Only the lines between the line with "box = everything.bounding_box()" and the line with "if empty is", together with those two lines themselves, are to be copied exactly.

[3D code data]

┄┄┄┄┄┄┄┄┄┄

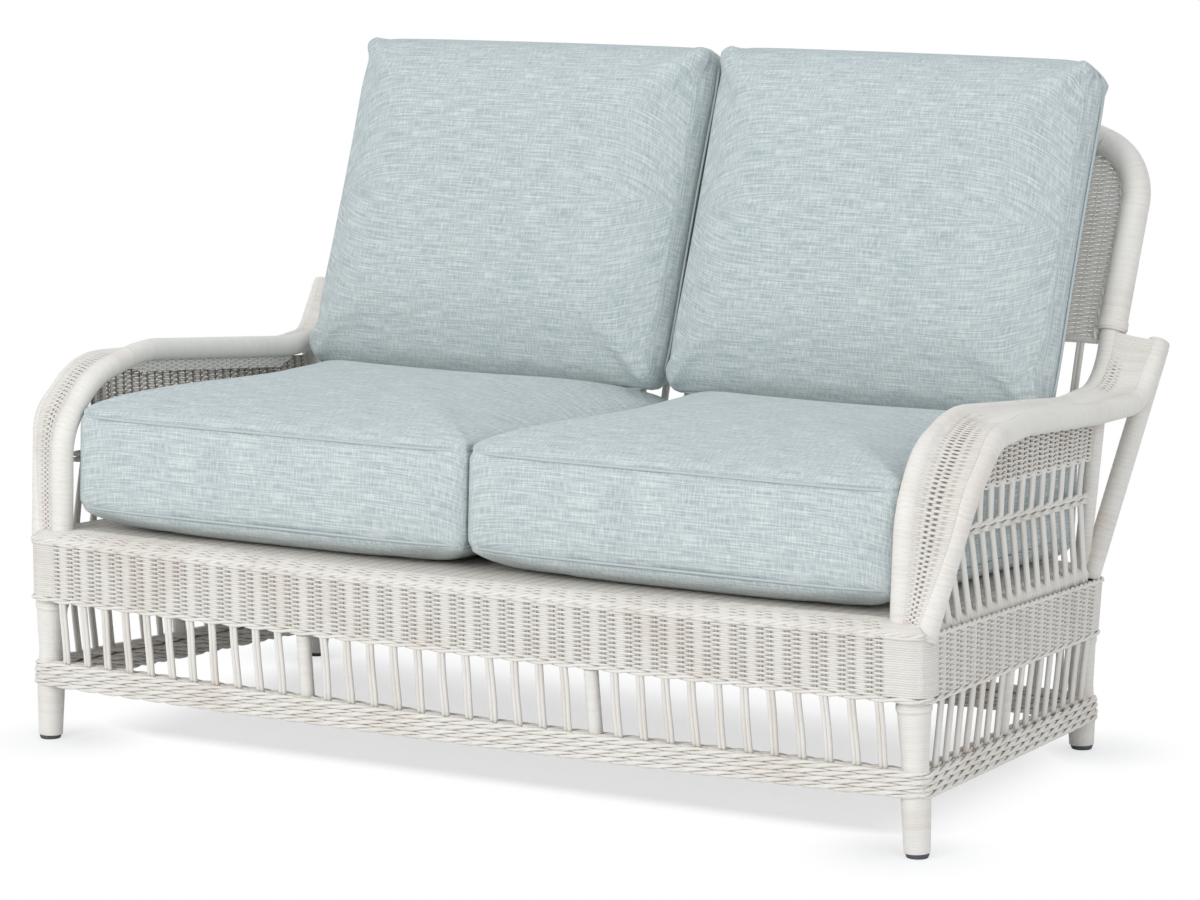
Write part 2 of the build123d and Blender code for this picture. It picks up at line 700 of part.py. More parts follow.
everything = Compound(children=[piece for pieces in nodes.values() for piece in pieces])
box = everything.bounding_box()
shift = Location((0, -(box.min.Y + box.max.Y) / 2, -box.min.Z))
for name, pieces in nodes.items():
    solids = [solid for piece in pieces for solid in piece.solids()]
    export_step(Compound(children=[solid.moved(shift) for solid in solids]), "parts/" + name + ".step")
print("size", round(box.size.X, 1), round(box.size.Y, 1), round(box.size.Z, 1))
print("shift", shift.position)
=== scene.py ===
"""Patio loveseat: wrapped poles, woven panels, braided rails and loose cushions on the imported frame."""

import logging
import math
from dataclasses import dataclass
from enum import Enum
from typing import Callable, Dict, List, Optional, Sequence, Tuple, Union

import bpy
import numpy as np
from mathutils import Matrix, Vector


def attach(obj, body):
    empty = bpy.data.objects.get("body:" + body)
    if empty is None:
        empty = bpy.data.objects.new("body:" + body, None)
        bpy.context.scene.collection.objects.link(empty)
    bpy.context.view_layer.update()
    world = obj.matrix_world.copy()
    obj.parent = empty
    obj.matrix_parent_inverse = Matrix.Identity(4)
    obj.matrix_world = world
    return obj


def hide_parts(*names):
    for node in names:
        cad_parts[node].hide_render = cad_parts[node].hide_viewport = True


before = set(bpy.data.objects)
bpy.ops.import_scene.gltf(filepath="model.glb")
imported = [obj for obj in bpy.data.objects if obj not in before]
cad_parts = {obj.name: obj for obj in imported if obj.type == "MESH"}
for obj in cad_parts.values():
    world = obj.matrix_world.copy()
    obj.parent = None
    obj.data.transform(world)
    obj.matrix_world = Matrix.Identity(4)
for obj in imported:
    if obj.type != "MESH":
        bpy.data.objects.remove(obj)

Array = np.ndarray
Mesh = bpy.types.Mesh
Material = bpy.types.Material
Object = bpy.types.Object
World = bpy.types.World
Numbers = Union[float, Array]
Pair = Tuple[float, float]
Point = Tuple[float, float, float]
Points = Tuple[Point, ...]
Row = Tuple[float, ...]
Colour = Tuple[float, float, float, float]
Surface = Callable[[Array, Array], Tuple[Array, Array]]
Swing = Callable[[Array, Array], Array]
log = logging.getLogger("loveseat")

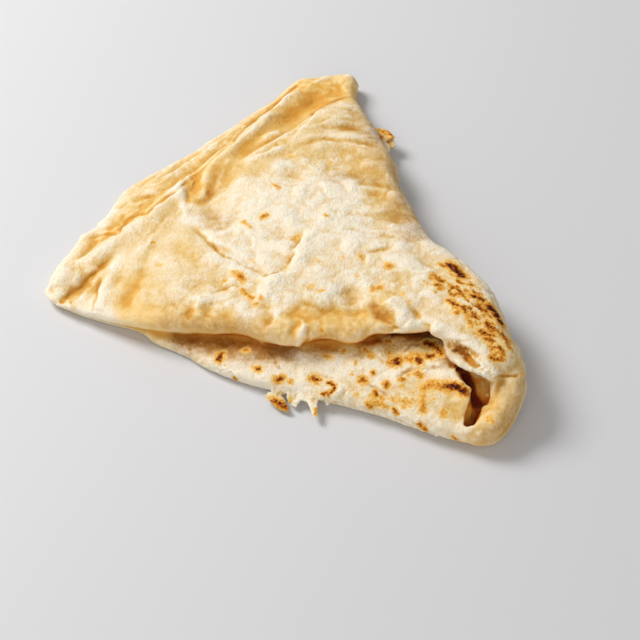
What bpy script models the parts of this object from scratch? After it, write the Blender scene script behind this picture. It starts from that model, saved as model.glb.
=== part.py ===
"""A folded roti: one large flaky flatbread folded to a wedge, lying on its flat underside.

The wedge's long front edge runs along X from the tail (left) to the apex (right), and the
second long side, the outer fold, runs back to the left to the top corner. Between the tail
and the top corner lies the disc's own rim, the arc, where the stacked layers show as ridges.
Points and sizes in the tables are millimetres on the resting plane, and MM turns them to metres.
"""

import math

import bmesh
import bpy
import numpy as np

MM = 0.001
NODE = "roti"
SEED = 11

# Overall form
BOTTOM_DEPTH = 1.0          # how far the sheets are modelled below the plane they are cut at
TRIANGLES = 11400           # what the finished solid is reduced to
VOXEL = 1.15                # size of the even mesh that the joined sheets are turned into

# Plan of the wedge: the front edge from the tail to the apex, the outer fold from the top
# corner to the apex, and the arc between them from the tail to the top corner.
FRONT_EDGE = [
    (-105, -31), (-100, -35.5), (-84, -37), (-63, -35.5), (-54, -38.5), (-40, -39.5),
    (-30, -42), (-14, -43), (2, -41.8), (21, -39), (40, -37.5), (58, -37.5), (70, -37), (76, -36),
]
OUTER_FOLD = [
    (-40.5, 129), (-36.5, 119), (-27, 107.5), (-20, 101), (-2, 83), (3, 73), (12, 63),
    (23, 52), (31, 44), (42, 38), (53.5, 32.5), (64.5, 24.5), (73.5, 13.5), (80, 5.5), (85.5, 0.5),
]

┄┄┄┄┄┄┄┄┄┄

## Answer to this exercise
box = everything.bounding_box()
shift = Location((0, -(box.min.Y + box.max.Y) / 2, -box.min.Z))
for name, pieces in nodes.items():
    solids = [solid for piece in pieces for solid in piece.solids()]
    export_step(Compound(children=[solid.moved(shift) for solid in solids]), "parts/" + name + ".step")
print("size", round(box.size.X, 1), round(box.size.Y, 1), round(box.size.Z, 1))
print("shift", shift.position)
=== scene.py ===
"""Patio loveseat: wrapped poles, woven panels, braided rails and loose cushions on the imported frame."""

import logging
import math
from dataclasses import dataclass
from enum import Enum
from typing import Callable, Dict, List, Optional, Sequence, Tuple, Union

import bpy
import numpy as np
from mathutils import Matrix, Vector


def attach(obj, body):
    empty = bpy.data.objects.get("body:" + body)
    if empty is None:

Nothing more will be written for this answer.